##### DATA IN THIS EXERCISE #####
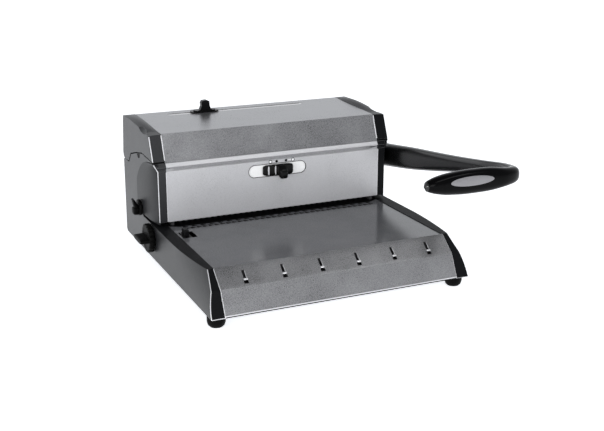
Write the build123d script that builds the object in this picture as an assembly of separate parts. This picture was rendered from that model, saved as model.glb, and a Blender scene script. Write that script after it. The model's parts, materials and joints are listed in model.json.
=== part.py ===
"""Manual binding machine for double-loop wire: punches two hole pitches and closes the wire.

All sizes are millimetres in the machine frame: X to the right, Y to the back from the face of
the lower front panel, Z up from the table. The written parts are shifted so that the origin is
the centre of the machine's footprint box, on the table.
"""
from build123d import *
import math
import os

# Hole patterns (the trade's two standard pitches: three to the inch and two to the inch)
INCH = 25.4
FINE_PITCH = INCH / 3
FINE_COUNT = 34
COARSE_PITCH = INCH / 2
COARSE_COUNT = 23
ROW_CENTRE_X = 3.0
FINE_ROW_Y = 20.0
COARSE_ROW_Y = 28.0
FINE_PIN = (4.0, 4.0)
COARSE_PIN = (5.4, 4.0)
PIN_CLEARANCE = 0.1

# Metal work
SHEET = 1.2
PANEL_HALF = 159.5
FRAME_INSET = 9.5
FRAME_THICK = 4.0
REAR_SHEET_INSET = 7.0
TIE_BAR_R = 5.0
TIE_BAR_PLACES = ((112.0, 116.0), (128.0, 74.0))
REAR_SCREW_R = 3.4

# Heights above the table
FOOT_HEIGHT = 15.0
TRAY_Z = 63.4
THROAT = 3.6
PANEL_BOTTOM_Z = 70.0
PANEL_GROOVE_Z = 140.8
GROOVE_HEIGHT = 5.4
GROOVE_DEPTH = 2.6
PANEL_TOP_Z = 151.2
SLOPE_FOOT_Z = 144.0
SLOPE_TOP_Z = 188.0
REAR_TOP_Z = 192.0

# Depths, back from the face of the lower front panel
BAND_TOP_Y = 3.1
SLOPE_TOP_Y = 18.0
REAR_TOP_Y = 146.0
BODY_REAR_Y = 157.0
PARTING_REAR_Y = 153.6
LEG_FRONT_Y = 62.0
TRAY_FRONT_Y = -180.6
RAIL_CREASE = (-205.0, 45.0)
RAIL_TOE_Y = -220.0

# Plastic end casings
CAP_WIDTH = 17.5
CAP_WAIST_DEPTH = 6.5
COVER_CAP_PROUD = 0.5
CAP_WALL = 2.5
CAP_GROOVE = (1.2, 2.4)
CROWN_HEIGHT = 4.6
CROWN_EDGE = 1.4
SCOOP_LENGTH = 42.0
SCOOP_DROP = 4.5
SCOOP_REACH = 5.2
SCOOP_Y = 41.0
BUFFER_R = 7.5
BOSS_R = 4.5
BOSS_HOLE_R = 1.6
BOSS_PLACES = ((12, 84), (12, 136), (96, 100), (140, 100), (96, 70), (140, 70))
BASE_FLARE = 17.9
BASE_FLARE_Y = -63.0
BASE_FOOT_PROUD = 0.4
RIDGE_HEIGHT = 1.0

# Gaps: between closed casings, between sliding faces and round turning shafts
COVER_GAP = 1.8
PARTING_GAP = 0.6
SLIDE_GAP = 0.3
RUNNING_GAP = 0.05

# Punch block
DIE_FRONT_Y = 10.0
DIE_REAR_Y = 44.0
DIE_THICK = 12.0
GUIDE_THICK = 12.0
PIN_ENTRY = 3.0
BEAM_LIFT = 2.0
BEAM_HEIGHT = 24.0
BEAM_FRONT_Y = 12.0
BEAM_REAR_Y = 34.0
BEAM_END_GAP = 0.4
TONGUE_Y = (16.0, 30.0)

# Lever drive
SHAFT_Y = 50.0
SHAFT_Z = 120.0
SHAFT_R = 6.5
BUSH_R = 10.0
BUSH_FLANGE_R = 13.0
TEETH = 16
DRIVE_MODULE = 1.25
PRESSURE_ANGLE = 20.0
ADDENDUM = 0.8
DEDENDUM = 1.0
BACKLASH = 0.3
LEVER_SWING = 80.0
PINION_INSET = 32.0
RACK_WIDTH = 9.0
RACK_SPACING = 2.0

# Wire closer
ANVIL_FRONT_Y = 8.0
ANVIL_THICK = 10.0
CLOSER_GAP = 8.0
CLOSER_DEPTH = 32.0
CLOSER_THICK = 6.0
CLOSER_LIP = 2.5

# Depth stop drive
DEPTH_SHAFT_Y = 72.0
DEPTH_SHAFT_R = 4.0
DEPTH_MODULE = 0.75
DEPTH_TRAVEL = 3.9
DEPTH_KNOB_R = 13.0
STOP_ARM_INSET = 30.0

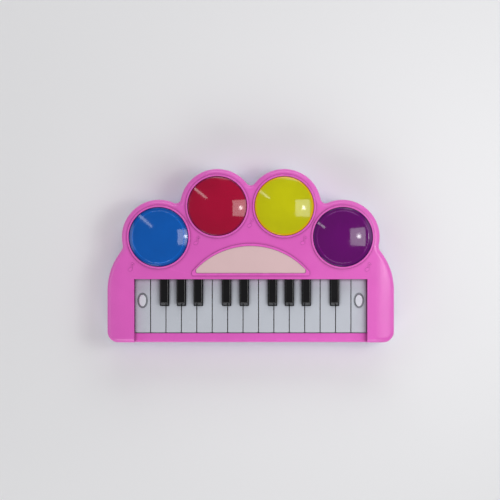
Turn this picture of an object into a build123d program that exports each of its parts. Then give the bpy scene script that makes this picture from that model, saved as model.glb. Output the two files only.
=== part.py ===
#####
PROBLEM DESCRIPTION:
Restate each entry exactly, skipping none.

FULL OUTPUT:
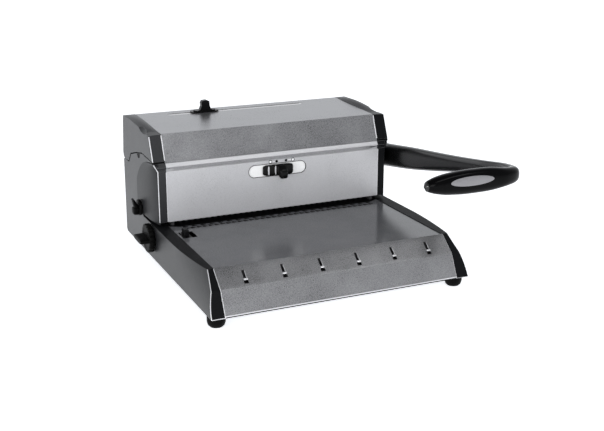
Write the build123d script that builds the object in this picture as an assembly of separate parts. This picture was rendered from that model, saved as model.glb, and a Blender scene script. Write that script after it. The model's parts, materials and joints are listed in model.json.
=== part.py ===
"""Manual binding machine for double-loop wire: punches two hole pitches and closes the wire.

All sizes are millimetres in the machine frame: X to the right, Y to the back from the face of
the lower front panel, Z up from the table. The written parts are shifted so that the origin is
the centre of the machine's footprint box, on the table.
"""
from build123d import *
import math
import os

# Hole patterns (the trade's two standard pitches: three to the inch and two to the inch)
INCH = 25.4
FINE_PITCH = INCH / 3
FINE_COUNT = 34
COARSE_PITCH = INCH / 2
COARSE_COUNT = 23
ROW_CENTRE_X = 3.0
FINE_ROW_Y = 20.0
COARSE_ROW_Y = 28.0
FINE_PIN = (4.0, 4.0)
COARSE_PIN = (5.4, 4.0)
PIN_CLEARANCE = 0.1

# Metal work
SHEET = 1.2
PANEL_HALF = 159.5
FRAME_INSET = 9.5
FRAME_THICK = 4.0
REAR_SHEET_INSET = 7.0
TIE_BAR_R = 5.0
TIE_BAR_PLACES = ((112.0, 116.0), (128.0, 74.0))
REAR_SCREW_R = 3.4

# Heights above the table
FOOT_HEIGHT = 15.0
TRAY_Z = 63.4
THROAT = 3.6
PANEL_BOTTOM_Z = 70.0
PANEL_GROOVE_Z = 140.8
GROOVE_HEIGHT = 5.4
GROOVE_DEPTH = 2.6
PANEL_TOP_Z = 151.2
SLOPE_FOOT_Z = 144.0
SLOPE_TOP_Z = 188.0
REAR_TOP_Z = 192.0

# Depths, back from the face of the lower front panel
BAND_TOP_Y = 3.1
SLOPE_TOP_Y = 18.0
REAR_TOP_Y = 146.0
BODY_REAR_Y = 157.0
PARTING_REAR_Y = 153.6
LEG_FRONT_Y = 62.0
TRAY_FRONT_Y = -180.6
RAIL_CREASE = (-205.0, 45.0)
RAIL_TOE_Y = -220.0

# Plastic end casings
CAP_WIDTH = 17.5
CAP_WAIST_DEPTH = 6.5
COVER_CAP_PROUD = 0.5
CAP_WALL = 2.5
CAP_GROOVE = (1.2, 2.4)
CROWN_HEIGHT = 4.6
CROWN_EDGE = 1.4
SCOOP_LENGTH = 42.0
SCOOP_DROP = 4.5
SCOOP_REACH = 5.2
SCOOP_Y = 41.0
BUFFER_R = 7.5
BOSS_R = 4.5
BOSS_HOLE_R = 1.6
BOSS_PLACES = ((12, 84), (12, 136), (96, 100), (140, 100), (96, 70), (140, 70))
BASE_FLARE = 17.9
BASE_FLARE_Y = -63.0
BASE_FOOT_PROUD = 0.4
RIDGE_HEIGHT = 1.0

# Gaps: between closed casings, between sliding faces and round turning shafts
COVER_GAP = 1.8
PARTING_GAP = 0.6
SLIDE_GAP = 0.3
RUNNING_GAP = 0.05

# Punch block
DIE_FRONT_Y = 10.0
DIE_REAR_Y = 44.0
DIE_THICK = 12.0
GUIDE_THICK = 12.0
PIN_ENTRY = 3.0
BEAM_LIFT = 2.0
BEAM_HEIGHT = 24.0
BEAM_FRONT_Y = 12.0
BEAM_REAR_Y = 34.0
BEAM_END_GAP = 0.4
TONGUE_Y = (16.0, 30.0)

# Lever drive
SHAFT_Y = 50.0
SHAFT_Z = 120.0
SHAFT_R = 6.5
BUSH_R = 10.0
BUSH_FLANGE_R = 13.0
TEETH = 16
DRIVE_MODULE = 1.25
PRESSURE_ANGLE = 20.0
ADDENDUM = 0.8
DEDENDUM = 1.0
BACKLASH = 0.3
LEVER_SWING = 80.0
PINION_INSET = 32.0
RACK_WIDTH = 9.0
RACK_SPACING = 2.0

# Wire closer
ANVIL_FRONT_Y = 8.0
ANVIL_THICK = 10.0
CLOSER_GAP = 8.0
CLOSER_DEPTH = 32.0
CLOSER_THICK = 6.0
CLOSER_LIP = 2.5

# Depth stop drive
DEPTH_SHAFT_Y = 72.0
DEPTH_SHAFT_R = 4.0
DEPTH_MODULE = 0.75
DEPTH_TRAVEL = 3.9
DEPTH_KNOB_R = 13.0
STOP_ARM_INSET = 30.0

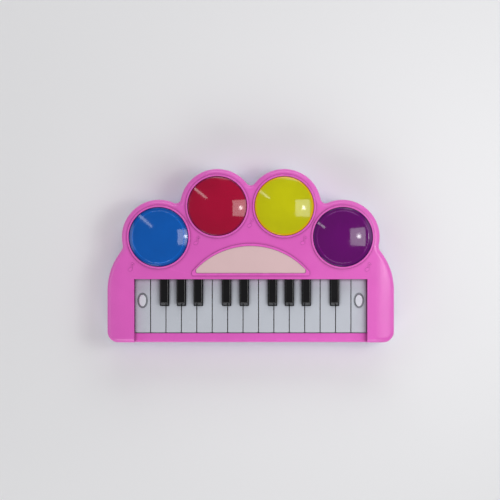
Turn this picture of an object into a build123d program that exports each of its parts. Then give the bpy scene script that makes this picture from that model, saved as model.glb. Output the two files only.
=== part.py ===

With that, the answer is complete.